Again kihon-geiko with the usuals, I requested do-kirikaeshi which we don't do very often. However, after watching a few clips of trainings at other dojoes, which have do-kirikaeshi in every training, and seeing everyone being able to do it so well, I thought I have to get good at it too. Well, ha, I still sucked at it.

For bogu wearers we practised briefly harai-waza. My sweeping movement needs to be sharper. This still comes down to having a good tenouchi.

The jigeiko afterwards was fun, although short and therefore not very exhausting. Won both ippon-shobu against Thomas and Georg, the latter of whom was the first time I think. However, on incident during the jigeiko with Georg left me thinking for a bit. He put pressure (seme) on me and I moved backwards until I almost touched the bench behind leaning against the wall. Then I paused and was worried about hitting the bench and falling over. At this moment my men was hit. So what kept me thinking? At that moment I thought, "ok, wait, I'm hitting the bench. Let's move away to some other place." But in fact I let myself trapped in this tight situation. The only right thing to do is not to loose my composure and fight back. It wasn't good enough to blame it on the bench behind.

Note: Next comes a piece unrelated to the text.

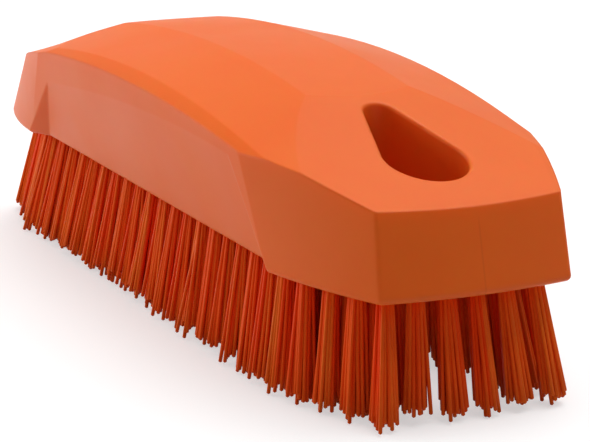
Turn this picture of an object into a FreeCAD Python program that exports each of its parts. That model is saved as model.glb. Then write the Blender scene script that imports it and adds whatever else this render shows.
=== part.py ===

Besides the training, yesterday I called Ozawa-Sensei to greet him and thank him for letting me stay at his dojo when I go there next year, after Yasuko informed him that I was to come. At the beginning of the conversation there was a bit of confusion because I spoke in Japanese "moshi moshi? Ozawa-sensei desuga? Wadashiwa Liu desu!" then I changed to English because I couldn't say anything more in Japanese, so for moment he didn't know I was speaking English. Haha maybe my Japanese was just too convincing. Now the only uncertainty for me is to finish my thesis before the end of March, and I need to buy the tickets latest in Dec I think.